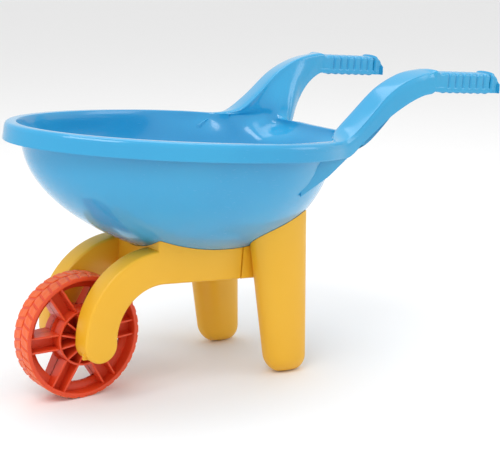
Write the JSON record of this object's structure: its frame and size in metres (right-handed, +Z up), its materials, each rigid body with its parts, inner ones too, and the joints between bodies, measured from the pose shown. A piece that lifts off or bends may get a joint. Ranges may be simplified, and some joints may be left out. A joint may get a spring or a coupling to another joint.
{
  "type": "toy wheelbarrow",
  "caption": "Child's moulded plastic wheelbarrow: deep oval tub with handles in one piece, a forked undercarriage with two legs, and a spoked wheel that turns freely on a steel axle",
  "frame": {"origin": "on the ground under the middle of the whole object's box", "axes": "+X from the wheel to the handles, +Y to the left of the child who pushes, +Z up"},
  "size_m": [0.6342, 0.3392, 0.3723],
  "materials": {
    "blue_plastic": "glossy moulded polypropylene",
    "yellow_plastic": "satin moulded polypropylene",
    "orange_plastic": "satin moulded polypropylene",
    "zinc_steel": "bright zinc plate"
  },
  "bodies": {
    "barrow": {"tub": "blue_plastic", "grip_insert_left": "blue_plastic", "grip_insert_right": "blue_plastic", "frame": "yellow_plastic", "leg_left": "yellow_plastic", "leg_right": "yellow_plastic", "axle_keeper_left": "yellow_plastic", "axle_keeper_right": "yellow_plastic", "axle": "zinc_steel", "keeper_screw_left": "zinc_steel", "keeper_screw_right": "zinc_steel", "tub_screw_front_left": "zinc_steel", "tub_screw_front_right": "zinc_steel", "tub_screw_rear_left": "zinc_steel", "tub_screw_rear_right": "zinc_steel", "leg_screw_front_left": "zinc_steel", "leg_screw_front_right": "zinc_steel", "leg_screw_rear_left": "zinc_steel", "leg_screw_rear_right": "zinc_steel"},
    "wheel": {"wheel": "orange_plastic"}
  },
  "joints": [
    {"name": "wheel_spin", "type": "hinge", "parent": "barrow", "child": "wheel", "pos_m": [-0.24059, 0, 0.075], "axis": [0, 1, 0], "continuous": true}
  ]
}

○ ○ ○

### WHAT THE TASK REQUIRES
Select all lines in the listing that include the word "bodies".

### COMPLETED EXERCISE
Write the JSON record of this object's structure: its frame and size in metres (right-handed, +Z up), its materials, each rigid body with its parts, inner ones too, and the joints between bodies, measured from the pose shown. A piece that lifts off or bends may get a joint. Ranges may be simplified, and some joints may be left out. A joint may get a spring or a coupling to another joint.
  "bodies": {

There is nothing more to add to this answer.